Колесо Фортуны
М. Алигер ПРЕДИСЛОВИЕ
В начале сорок восьмого года в Москву, едва опамятовавшуюся после войны, приехала первая, весьма представительная делегация писателей из Восточной Германии. Гостей принимал Союз советских писателей, и разнообразная программа их пребывания в Москве предусмотрела и встречу со студентами-германистами Московского университета.
Попробуйте себе представить сегодня Московский университет на третьем послевоенном году. Он теснился со всеми своими факультетами в двух старых зданиях на Моховой — только весной того же сорок восьмого года будет принято решение о строительстве нового здания университета и определено место строительства — Ленинские горы. А пока суд да дело, Московский университет был переполнен до отказа стосковавшимися по учебе фронтовиками, и возрастной состав студентов был старше обычного на несколько лет войны. Вот к ним-то и приехали три представителя делегации: старый всемирно известный Бернгард Келлерман, Анна Зегерс и Стефан Хермлин, относительно молодой поэт, имеющий за плечами достаточно серьезную биографию: комсомольское подполье в гитлеровском Берлине, гражданская война в Испании и, наконец, французское Сопротивление.
Когда обсуждались программа и порядок встречи, кто-то из руководства романо-германского отделения филологического факультета сказал, что один из студентов переводит стихи современных немецких поэтов и не заинтересует ли его работа гостей. В этом случае он, пожалуй, мог бы выступить со своими переводами. Предложение было, разумеется, горячо принято, и тотчас же появился вышеназванный студент: невысокого роста, однако крепкий и плотный молодой человек, с копной густых темных волос. На отличном немецком языке он подтвердил все вышесказанное, добавив, что мог бы прочитать в своем переводе стихотворение одного из присутствующих гостей: «Балладу о даме Надежде» Стефана Хермлина.
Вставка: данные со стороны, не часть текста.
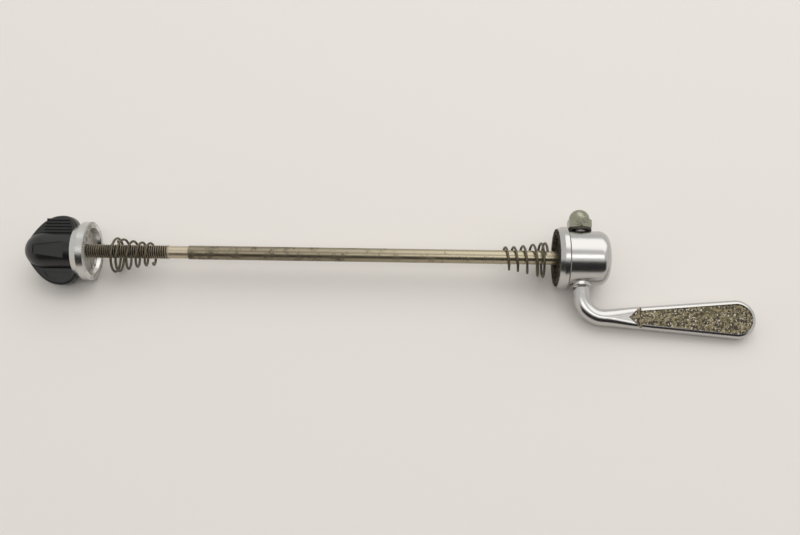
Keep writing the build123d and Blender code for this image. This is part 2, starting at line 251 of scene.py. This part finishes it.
@dataclass(frozen=True)
class Rod:
    """The skewer's rod with its rolled right-hand thread, a thinner length and the plain rod."""

    radius: float = 2.5
    root: float = 2.03
    neck: float = 2.22
    pitch: float = 0.8
    start: float = -188.5
    thread_end: float = -148.3
    neck_end: float = -141.0
    end: float = -3.45

    def depth(self, x: Array, angle: Array) -> Array:
        """Depth of the thread below its crests.

        Args:
            x: stations along the rod.
            angle: angles round it, from +Y towards +Z.

        Returns:
            The depth in millimetres.
        """
        phase = np.mod(x / self.pitch - angle / (2 * np.pi), 1.0)
        flank = np.clip(2.4 * (0.5 - np.abs(phase - 0.5)) - 0.12, 0.0, 1.0)
        fade = np.clip((self.thread_end - x) / 1.0, 0.0, 1.0) * np.clip((x - self.start) / 1.0, 0.0, 1.0)
        return (self.radius - self.root) * flank * fade

    def grid(self) -> Grid:
        """The rod's surface.

        Returns:
            The grid, marked 0 on the crests, 1 on the neck, 2 on the plain rod and 3 in the grooves.
        """
        thread = np.arange(self.start, self.thread_end, self.pitch / 12)
        rest = np.array([self.thread_end, self.thread_end + 0.3, self.neck_end - 0.25, self.neck_end - 0.05])
        plain = np.linspace(self.neck_end, self.end, 60)
        x = np.concatenate([thread, rest, plain])
        angle = np.linspace(0, 2 * np.pi, 56, endpoint=False)
        base = np.full(len(x), self.radius)
        in_neck = (x > self.thread_end + 0.2) & (x < self.neck_end - 0.1)
        base[in_neck] = self.neck
        radius = base[:, None] - self.depth(x[:, None], angle[None, :])
        radius = np.concatenate([radius[:1] * 0.001, radius[:1] * 0.8, radius, radius[-1:] * 0.001])
        x = np.concatenate([x[:1], x[:1], x, x[-1:]])
        radius[2:6] = np.minimum(radius[2:6], 2.15 + 0.1 * np.arange(4)[:, None])
        along = np.broadcast_to(x[:, None], radius.shape)
        points = np.stack([along, radius * np.cos(angle), radius * np.sin(angle)], axis=-1)
        middle = (x[1:] + x[:-1]) / 2
        kind = np.where(middle < self.thread_end, 0, np.where(middle < self.neck_end, 1, 2))
        marks = np.repeat(kind[:, None], len(angle), axis=1)
        turn = angle + np.pi / len(angle)
        # Quads deep in the thread's grooves take mark 3, which is painted with shade.
        marks[self.depth(middle[:, None], turn[None, :]) > 0.55 * (self.radius - self.root)] = 3
        return Grid(points, marks=marks)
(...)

И тотчас же возникло предложение послушать стихи сперва в подлиннике, в исполнении автора, а уж затем в переводе.
— Но у меня нет с собой книги, — смутился Хермлин, — а на память я своих стихов, к сожалению, не помню.
— Я помню ваше стихотворение, я выучил его наизусть, делая перевод, — заявил молодой человек и тотчас же, усевшись в сторонку, принялся писать. Через несколько минут пораженный автор держал в руках свое стихотворение и программа была выполнена неукоснительно: сперва стихи прочел поэт, а вслед за ним спой перевод огласил переводчик. Его звали Лев Гинзбург, и то было его первое публичное выступление. В тот далекий вечер молодой переводчик сделал свой первый шаг по избранному пути, и никогда ему за последующие затем долгие годы жизни и работы не пришлось пожалеть об этом шаге.
Лев Гинзбург ничем, собственно, не отличался и не выделялся среди прочих московских студентов первых послевоенных лет. Как большинство из них, он был солдатом. За два года до войны, едва закончив десятилетку и отлично сдав приемные экзамены в Московский институт философии, литературы и истории, мальчик из интеллигентной семьи, с детства владеющий немецким языком и увлеченный немецкой поэзией, был призван в армию на срочную службу и в высоком звании рядового солдата отправлен на границу. Нет, не на ту, что была нарушена в ночь с 21 на 22 июня солдатами того языка, который он любил с детства. Волею судеб он уехал в противоположном направлении, на восток, и там, в стрелковом полку, в укрепленном районе на Амуре, прослужил шесть лет.
Вокруг него было множество людей, пришедших из разных краев нашей огромной и многоязычной страны. Они стали на много лет его друзьями, его средой, и это общение сделало его много сильнее и богаче. Он научился лучше понимать людей и их судьбы. Он с каждым днем приобретал новый опыт чувств и жадно впитывал густоту восприятия жизни. Для него было увлекательно и драгоценно непосредственное соприкосновение с русским языком во всем его богатстве, и он увлеченно воспринимал все, что окружало его, жило, волновалось, звучало вокруг. Разумеется, он писал стихи — он писал их с детства — и публиковал их в армейской печати. Он понимал и отлично знал читателей своих стихов, и это знание требовало от него простоты и доходчивости, выразительности и отчетливости. Так вырабатывался поэтический почерк. Так завоевывалось первое признание. Но никогда не забывался немецкий язык, и, вероятно, не раз, чтобы скоротать долгие, медленно идущие часы приграничного быта, юноша читал самому себе на память стихи великих немцев. И задумывался о том, сколь отличны они от судьбы, постигшей народ этих мудрых и добрых поэтов-мыслителей. Предмет его раздумий был гораздо объемнее собственно немецкой поэзии — он думал о природе искусства, о его неотделимости от гражданской совести, от судьбы общества. Он пытался сопрячь эти великие величины, вникнуть в их связь и взаимопроникновения и с тревогой думал о возможности существования истинной поэзии в условиях фашистского режима.